A Day With Sarah Bessey
This weekend my husband and I attended Church On Morgan’s Conference “Jesus Feminist: A Day With Sarah Bessey”.
Sarah is a hero of mine. Her book ‘Jesus Feminist’ has been a breath of freedom and comfort in my faith journey and ‘Out Of Sorts’ has given language to my time of questioning and wondering. I have underlined words and sentences on nearly every page of her books, rereading the most thought provoking portions.
Raleigh, NC is the closest Sarah has been to where I live so Will and I got up early on Saturday morning and made the drive. When we walked into the church the first things that caught my attention were: the coolness of the space (art is obviously viewed as a worship form here), the number of men gathered and what looked like a sea of pixie hair cuts on women as young as 20 to beyond 70 years old. I guessed I had assumed my new haircut was a unique… not so much. On the upside I think I’ve found my “tribe”.
We had a time of worship, and then Sarah got up to speak about her book ‘Jesus Feminist’. There is a seamlessness between her writing, speaking and face to face conversing. She is the same person online, on pages and standing right beside you. No airs. No celebrity vibes or haughtiness. “You all have so much to teach me”, she began her talk. It was this same heart of humility that was present all the way through the weekend.
Sarah spoke about why she calls her self a Jesus feminist and on bringing the way of the Kingdom here on earth. Then she closed by speaking the benediction from her first book over all of us. Reading the benediction is moving but hearing it spoken was powerful.
At the core, feminism simply consists of the radical notion that women are people too.
One needn’t identify as a feminist to participate in the redemptive movement of God for women in the world. The gospel is more than enough. …But as long as I know how important maternal health is to Haiti’s future, and as along as I know that women are being abused and raped, as long as I know girls are being denied life itself through selective abortion and abandonment and abuse, as long as brave little girls in Afghanistan are attacked with acid for the crime of going to school, and until being a Christian is synonymous with doing something about these things, you can also call me a feminist.
Sarah mediated a thought provoking panel discussion with four women from Church On Morgan on the topic of Christian feminism. I enjoyed the diversity of experience on the panel including the varied ages and ethnicities. There was a woman who was a nonprofit founder, another who was a retired OBGYN doctor, a life coach and a humanitarian worker. The women spoke about their experiences, faith, hopes, dreams and the work for equality in each of these fields.
After the panel discussion we got in line for the book signing. Meeting Sarah made me a bit nervous, and I wasn’t exactly sure what to say. I pretty much ended up choking out a teary-eyed “thank you” for the influence she has had on me and my faith journey. She gave me a hug and spoke some kind words. She is one of those people that you walk away from feeling heard, cared for and understood. Talking with her makes you feel as if you've met a new friend instead of a globe traveling author and speaker.

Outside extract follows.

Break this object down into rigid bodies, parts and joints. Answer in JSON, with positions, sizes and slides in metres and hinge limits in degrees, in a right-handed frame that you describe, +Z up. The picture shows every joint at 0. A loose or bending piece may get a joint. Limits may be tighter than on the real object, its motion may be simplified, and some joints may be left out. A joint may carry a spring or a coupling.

Sarah had been asked to preach during Church On Morgan’s Sunday worship service the following day so Will and I stayed in town to hear her. She was very honest about her faith journey, the questions, the fears, the pain, the feeling of losing Jesus and then finding a closer relationship with Him. It’s not every day you hear a sermon about uncertainty and not knowing. I could identify closely with her experience of having it all fall apart and realizing Jesus was still right there with me loving me through the questions.
Will and I greatly enjoyed the service at Church On Morgan. The authenticity was striking. The line between the staff pastors and the congregants seemed so thin that it was almost nonexistent. Their welcoming spirit and hospitality was strong and that was shown in their weekly communion table. It was deeply moving for me to see floods of little children (and later adults) streaming to the front of the contemporary room accepting the the elements with ancient words, “Christ’s body broken for you”, “Christ’s blood shed for you”.
I was thankful to experience the entire weekend. I was thankful to see both men and women celebrated in full equality. I was thankful to see male pastors sporting Jesus Feminist pins. I was thankful to see male congregants being anything but intimidated as they listened to a female speaker and preacher. I was thankful for my own empowering husband who sat beside me, smiling and taking in the weekend. I was thankful to see the unity between believers from differing faith traditions. I was thankful to see the Holy Spirit moving through both feminine and masculine bodies. I was thankful for to hear the words spoken over and over again, “you are loved and you are free”.